Stalin nutzte seinen Einfluss aus, um die Kommunistische Partei Spaniens in den einzigen Machtblock der Linken zu verwandeln. Anarchist_innen und antistalinistisch eingestellte Kommunist_innen wurden von Stalins Agenten eingesperrt oder ermordet. Auch wenn sich die CNT in einer schwierigen Lage befand, die Niederlage ihrer Revolution war keine ausgemachte Sache. Zum Vergleich dazu: Auch die russische Oktoberrevolution musste sich gegen konterrevolutionäre Verbände, die von ausländischen Mächten unterstützt wurden, wehren. Doch den Bolschewiki gelang es den Bürgerkrieg zu gewinnen.

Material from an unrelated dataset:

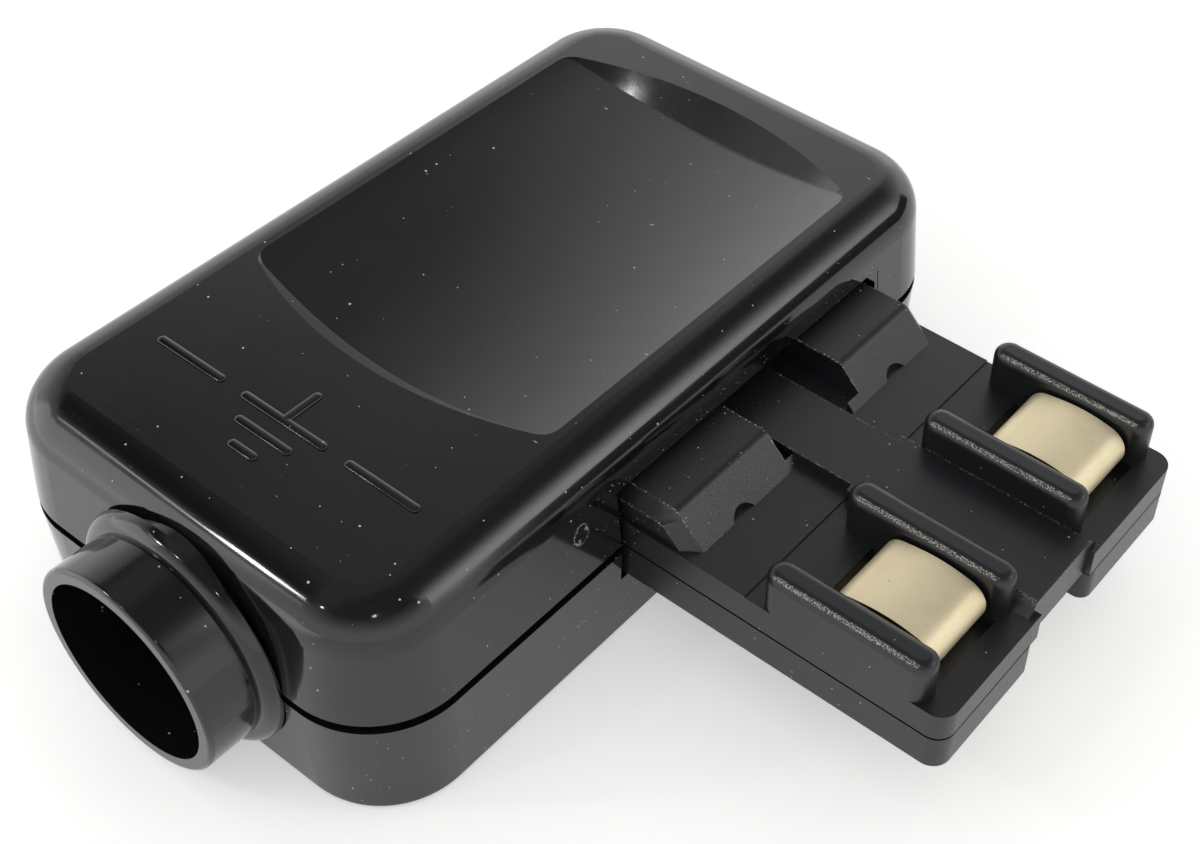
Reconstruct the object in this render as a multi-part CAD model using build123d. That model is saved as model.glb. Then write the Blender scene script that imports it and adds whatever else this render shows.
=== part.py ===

Russische Revolution revolutionärer Marxismus
Den Bolschewiki gelang es die Revolution zum Sieg zu führen, weil sie konsequent an ihrem Prinzip der „Selbstbefreiung der Arbeiterklasse“ festhielten. Sie bestanden immer darauf, dass die neu gebildeten Vertretungen der Arbeiter_innen, die Sowjets, die Macht ausüben sollten, auch als die Bolschewiki innerhalb der Räte nur eine kleine Minderheit waren. Ihre Gegner, die Liberalen und Sozialdemokraten dagegen verstanden die Sowjets als Störenfriede, die es zugunsten einer bürgerlichen parlamentarischen Regierung zu entmachten galt. In dieser zentralen Streitfrage stellten sich die Anarchisten auf die Seite Lenins und der Bolschewiki. Auch in der Frage der Enteignung der Großgrundbesitzer zogen beide an einem Strang. Entzweit haben sie sich über die Frage der Zentralisierung der Sowjetregierung. Weil das revolutionäre Russland sofort von konterrevolutionären Armeen angegriffen wurde, konnte es nur durch eine stehende Armee mit einer zentralisierten Führung verteidigt werden – für die staatsfeindlichen Anarchisten war das die Ursünde. Aber das revolutionäre Russland siegte so über seine Feinde.
Zusammenfassend lässt sich festhalten: Der Anarchismus ist eine Bewegung, die wie der Marxismus eine vollständige Befreiung der Unterdrückten und Ausgebeuteten zum Ziel hat. Aber sein Ultra-Radikalismus, seine dogmatische Ablehnung eines (Arbeiter)-Staates und einer zentralisierten Kampforganisation lässt ihn an den kritischen Punkten einer Revolution scheitern. Eine Revolution zu Ende führen kann nur der revolutionäre Marxismus.